▸ **Written request**
Will you give the material below again, every line exactly as it is?

▸ **Data provided**
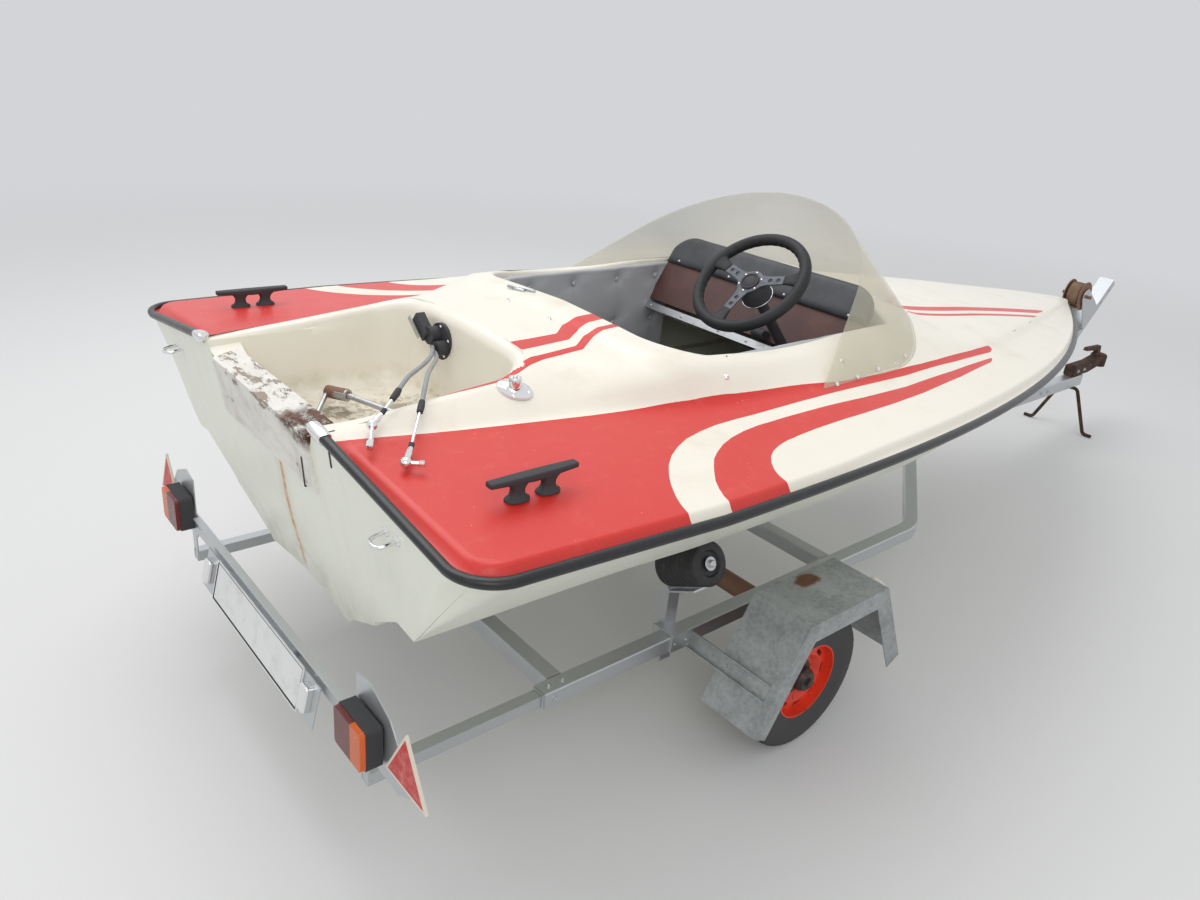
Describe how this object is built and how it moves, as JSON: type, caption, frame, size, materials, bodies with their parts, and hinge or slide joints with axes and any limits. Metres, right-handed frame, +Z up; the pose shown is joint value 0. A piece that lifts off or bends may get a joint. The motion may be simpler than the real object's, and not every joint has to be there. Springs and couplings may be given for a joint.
{
  "type": "speedboat on a road trailer",
  "caption": "Small open speedboat with a wrap-round screen and motor well, standing on a single-axle road trailer with a sliding light board.",
  "frame": {"origin": "on the ground, half-way between the rear lamp glasses and the nose of the coupling, on the middle plane", "axes": "+X to the bow and the coupling, +Y to port, +Z up"},
  "size_m": [4.731, 1.764, 1.2983],
  "materials": {
    "gelcoat_hull": "pale greenish white moulded gelcoat, dull with age",
    "gelcoat_deck": "cream gelcoat with red areas, satin with fine scratches",
    "black_rubber": "glossy black rubber section",
    "chrome": "polished, slightly pitted",
    "pad_wood": "worn white paint on wood, rotten brown at one end",
    "screen_acrylic": "clear acrylic with a yellow tint",
    "dash_brown": "brown laminate",
    "dash_vinyl": "grey black padded vinyl",
    "aluminium": "brushed, dull",
    "wheel_grip": "black moulded grip with grey metal spokes",
    "black_plastic": "black moulded plastic",
    "grey_vinyl": "grey buttoned vinyl",
    "floor_black": "dark painted floor with straw and dirt",
    "cable_grey": "grey cable jacket",
    "galvanised": "mottled grey hot-dip galvanised steel",
    "rusty_steel": "rusty brown steel",
    "tyre_rubber": "dusty black tyre",
    "rim_orange": "orange red paint, worn, with a dark hub",
    "marker_white": "white reflector",
    "winch_strap_brown": "brown frayed webbing",
    "reflector_red": "faded red reflector with a cream edge",
    "lens": "red and amber lenses",
    "plate_blank": "blank white plate"
  },
  "bodies": {
    "boat_and_trailer": {"hull_shell": "gelcoat_hull", "deck_moulding": "gelcoat_deck", "rubbing_strake": "black_rubber", "strake_caps": "chrome", "motor_pad": "pad_wood", "windscreen": "screen_acrylic", "dash_panel": "dash_brown", "dash_pad": "dash_vinyl", "dash_strip": "aluminium", "steering_column": "black_plastic", "throttle_control": "black_plastic", "cockpit_lining": "grey_vinyl", "cockpit_floor": "floor_black", "seat_cushion": "grey_vinyl", "mooring_cleats": "black_plastic", "chrome_fittings": "chrome", "cable_flange": "black_plastic", "throttle_cable": "cable_grey", "gear_cable": "cable_grey", "cable_ends": "chrome", "steering_link": "aluminium", "rail_port": "galvanised", "rail_starboard": "galvanised", "drawbar": "galvanised", "cross_members": "galvanised", "axle": "rusty_steel", "mudguards": "galvanised", "front_markers": "marker_white", "rollers": "black_rubber", "roller_brackets": "galvanised", "winch_post": "galvanised", "winch_strap": "winch_strap_brown", "coupling": "rusty_steel", "front_stand": "rusty_steel"},
    "wheel_port": {"tyre_port": "tyre_rubber", "rim_port": "rim_orange"},
    "wheel_starboard": {"tyre_starboard": "tyre_rubber", "rim_starboard": "rim_orange"},
    "helm": {"steering_wheel": "wheel_grip"},
    "lamp_board": {"light_board": "galvanised", "reflectors": "reflector_red", "lamp_housings": "black_plastic", "lamp_lenses": "lens", "number_plate": "plate_blank", "plate_lights": "chrome"},
    "winch": {"winch_drum": "rusty_steel", "strap_coil": "winch_strap_brown"}
  },
  "joints": [
    {"name": "wheel_port_spin", "type": "hinge", "parent": "boat_and_trailer", "child": "wheel_port", "pos_m": [-1.1945, 0.73, 0.2], "axis": [0, 1, 0], "continuous": true},
    {"name": "wheel_starboard_spin", "type": "hinge", "parent": "boat_and_trailer", "child": "wheel_starboard", "pos_m": [-1.1945, -0.73, 0.2], "axis": [0, 1, 0], "continuous": true},
    {"name": "steering_turn", "type": "hinge", "parent": "boat_and_trailer", "child": "helm", "pos_m": [-0.9845, -0.194, 1.104], "axis": [-0.682, 0, 0.7314], "range_deg": [-270, 270]},
    {"name": "lamp_board_slide", "type": "slide", "parent": "boat_and_trailer", "child": "lamp_board", "axis": [1, 0, 0], "range_m": [-0.28, 0.33]},
    {"name": "winch_spin", "type": "hinge", "parent": "boat_and_trailer", "child": "winch", "pos_m": [1.7705, 0, 0.765], "axis": [0, 1, 0], "continuous": true}
  ]
}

▸ **Exercise output**
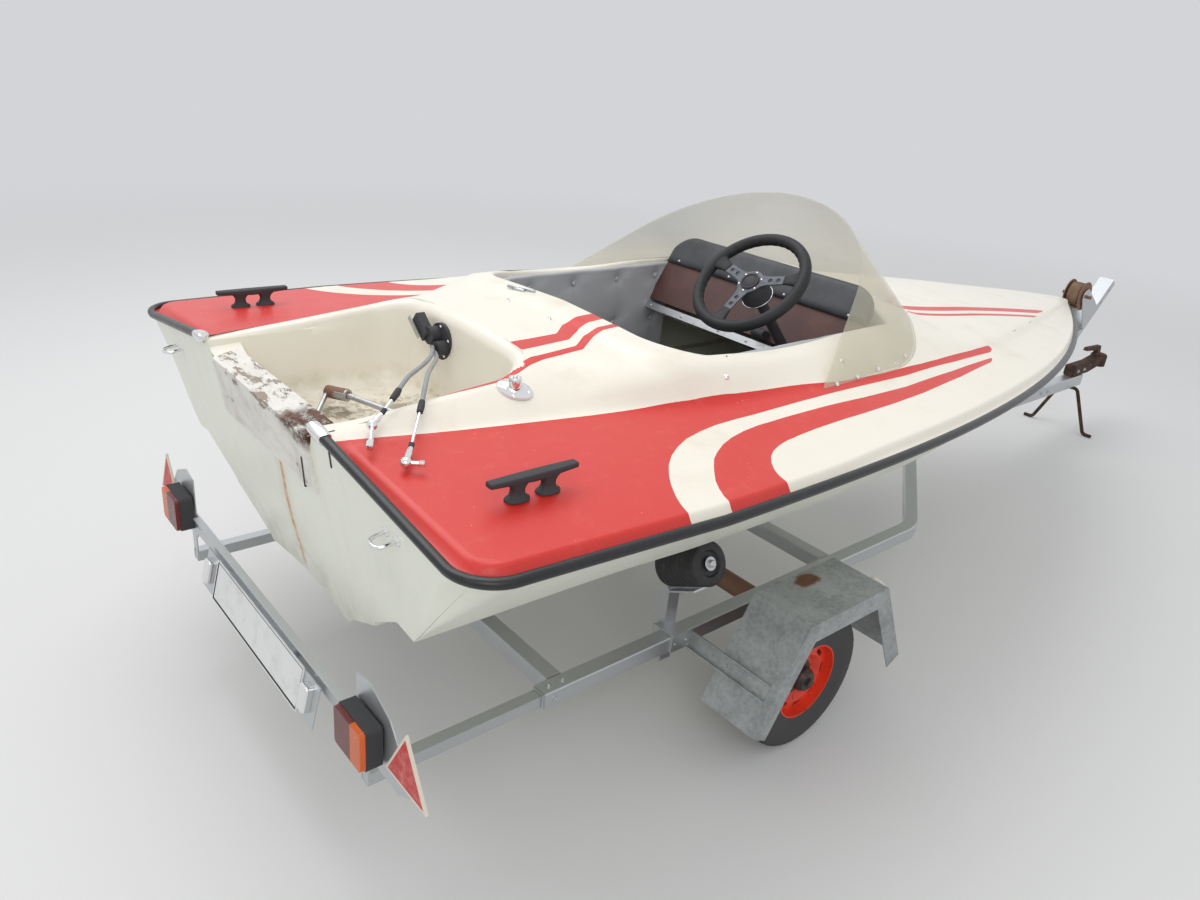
Describe how this object is built and how it moves, as JSON: type, caption, frame, size, materials, bodies with their parts, and hinge or slide joints with axes and any limits. Metres, right-handed frame, +Z up; the pose shown is joint value 0. A piece that lifts off or bends may get a joint. The motion may be simpler than the real object's, and not every joint has to be there. Springs and couplings may be given for a joint.
{
  "type": "speedboat on a road trailer",
  "caption": "Small open speedboat with a wrap-round screen and motor well, standing on a single-axle road trailer with a sliding light board.",
  "frame": {"origin": "on the ground, half-way between the rear lamp glasses and the nose of the coupling, on the middle plane", "axes": "+X to the bow and the coupling, +Y to port, +Z up"},
  "size_m": [4.731, 1.764, 1.2983],
  "materials": {
    "gelcoat_hull": "pale greenish white moulded gelcoat, dull with age",
    "gelcoat_deck": "cream gelcoat with red areas, satin with fine scratches",
    "black_rubber": "glossy black rubber section",
    "chrome": "polished, slightly pitted",
    "pad_wood": "worn white paint on wood, rotten brown at one end",
    "screen_acrylic": "clear acrylic with a yellow tint",
    "dash_brown": "brown laminate",
    "dash_vinyl": "grey black padded vinyl",
    "aluminium": "brushed, dull",
    "wheel_grip": "black moulded grip with grey metal spokes",
    "black_plastic": "black moulded plastic",
    "grey_vinyl": "grey buttoned vinyl",
    "floor_black": "dark painted floor with straw and dirt",
    "cable_grey": "grey cable jacket",
    "galvanised": "mottled grey hot-dip galvanised steel",
    "rusty_steel": "rusty brown steel",
    "tyre_rubber": "dusty black tyre",
    "rim_orange": "orange red paint, worn, with a dark hub",
    "marker_white": "white reflector",
    "winch_strap_brown": "brown frayed webbing",
    "reflector_red": "faded red reflector with a cream edge",
    "lens": "red and amber lenses",
    "plate_blank": "blank white plate"
  },
  "bodies": {
    "boat_and_trailer": {"hull_shell": "gelcoat_hull", "deck_moulding": "gelcoat_deck", "rubbing_strake": "black_rubber", "strake_caps": "chrome", "motor_pad": "pad_wood", "windscreen": "screen_acrylic", "dash_panel": "dash_brown", "dash_pad": "dash_vinyl", "dash_strip": "aluminium", "steering_column": "black_plastic", "throttle_control": "black_plastic", "cockpit_lining": "grey_vinyl", "cockpit_floor": "floor_black", "seat_cushion": "grey_vinyl", "mooring_cleats": "black_plastic", "chrome_fittings": "chrome", "cable_flange": "black_plastic", "throttle_cable": "cable_grey", "gear_cable": "cable_grey", "cable_ends": "chrome", "steering_link": "aluminium", "rail_port": "galvanised", "rail_starboard": "galvanised", "drawbar": "galvanised", "cross_members": "galvanised", "axle": "rusty_steel", "mudguards": "galvanised", "front_markers": "marker_white", "rollers": "black_rubber", "roller_brackets": "galvanised", "winch_post": "galvanised", "winch_strap": "winch_strap_brown", "coupling": "rusty_steel", "front_stand": "rusty_steel"},
    "wheel_port": {"tyre_port": "tyre_rubber", "rim_port": "rim_orange"},
    "wheel_starboard": {"tyre_starboard": "tyre_rubber", "rim_starboard": "rim_orange"},
    "helm": {"steering_wheel": "wheel_grip"},
    "lamp_board": {"light_board": "galvanised", "reflectors": "reflector_red", "lamp_housings": "black_plastic", "lamp_lenses": "lens", "number_plate": "plate_blank", "plate_lights": "chrome"},
    "winch": {"winch_drum": "rusty_steel", "strap_coil": "winch_strap_brown"}
  },
  "joints": [
    {"name": "wheel_port_spin", "type": "hinge", "parent": "boat_and_trailer", "child": "wheel_port", "pos_m": [-1.1945, 0.73, 0.2], "axis": [0, 1, 0], "continuous": true},
    {"name": "wheel_starboard_spin", "type": "hinge", "parent": "boat_and_trailer", "child": "wheel_starboard", "pos_m": [-1.1945, -0.73, 0.2], "axis": [0, 1, 0], "continuous": true},
    {"name": "steering_turn", "type": "hinge", "parent": "boat_and_trailer", "child": "helm", "pos_m": [-0.9845, -0.194, 1.104], "axis": [-0.682, 0, 0.7314], "range_deg": [-270, 270]},
    {"name": "lamp_board_slide", "type": "slide", "parent": "boat_and_trailer", "child": "lamp_board", "axis": [1, 0, 0], "range_m": [-0.28, 0.33]},
    {"name": "winch_spin", "type": "hinge", "parent": "boat_and_trailer", "child": "winch", "pos_m": [1.7705, 0, 0.765], "axis": [0, 1, 0], "continuous": true}
  ]
}